> Task details: Quote exactly the lines running from the line with "hide_parts(*replaced)" to the end of the entries, including both, and nothing else.
[Dataset records start]
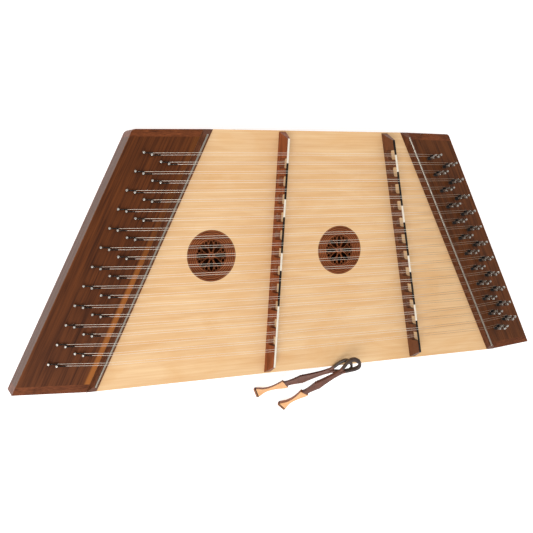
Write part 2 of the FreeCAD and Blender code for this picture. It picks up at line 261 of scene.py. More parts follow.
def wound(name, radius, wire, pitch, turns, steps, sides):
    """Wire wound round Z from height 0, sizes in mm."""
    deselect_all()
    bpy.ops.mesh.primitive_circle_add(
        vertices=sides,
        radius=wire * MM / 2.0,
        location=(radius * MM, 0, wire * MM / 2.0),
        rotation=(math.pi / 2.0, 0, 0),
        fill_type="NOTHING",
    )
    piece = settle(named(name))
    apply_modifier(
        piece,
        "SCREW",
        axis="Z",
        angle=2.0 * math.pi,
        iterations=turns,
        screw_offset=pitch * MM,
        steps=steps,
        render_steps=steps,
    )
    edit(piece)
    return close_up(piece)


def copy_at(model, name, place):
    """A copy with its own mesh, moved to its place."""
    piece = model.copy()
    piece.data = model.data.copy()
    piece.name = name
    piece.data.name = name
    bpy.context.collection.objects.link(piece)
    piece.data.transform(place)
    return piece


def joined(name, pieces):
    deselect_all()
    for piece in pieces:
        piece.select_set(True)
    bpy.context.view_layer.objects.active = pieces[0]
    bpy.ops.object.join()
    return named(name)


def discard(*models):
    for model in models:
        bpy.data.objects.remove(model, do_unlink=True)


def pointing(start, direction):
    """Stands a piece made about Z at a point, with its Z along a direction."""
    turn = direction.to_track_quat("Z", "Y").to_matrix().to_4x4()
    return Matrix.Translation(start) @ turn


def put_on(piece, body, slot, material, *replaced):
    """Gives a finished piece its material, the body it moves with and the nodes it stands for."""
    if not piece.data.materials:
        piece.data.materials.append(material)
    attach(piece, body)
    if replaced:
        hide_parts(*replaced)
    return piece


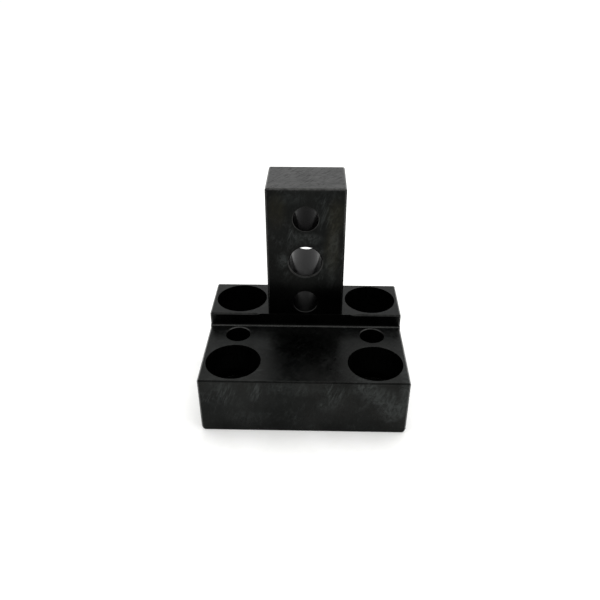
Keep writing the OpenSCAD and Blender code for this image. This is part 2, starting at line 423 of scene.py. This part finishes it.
[Dataset records end]
> Worked solution:
        hide_parts(*replaced)
    return piece


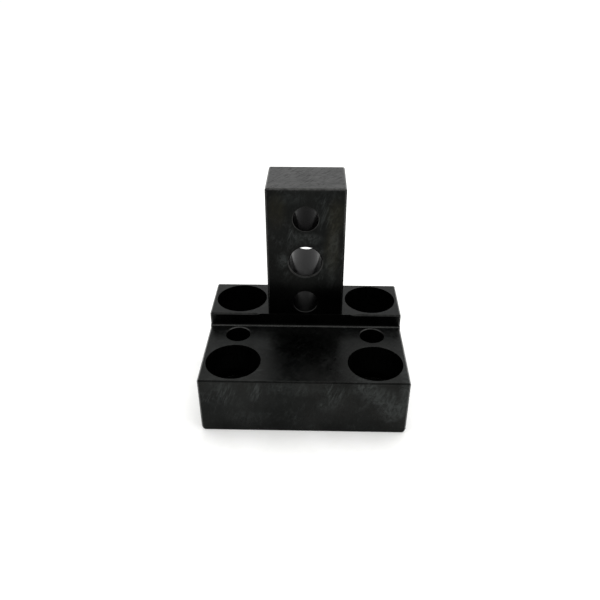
Keep writing the OpenSCAD and Blender code for this image. This is part 2, starting at line 423 of scene.py. This part finishes it.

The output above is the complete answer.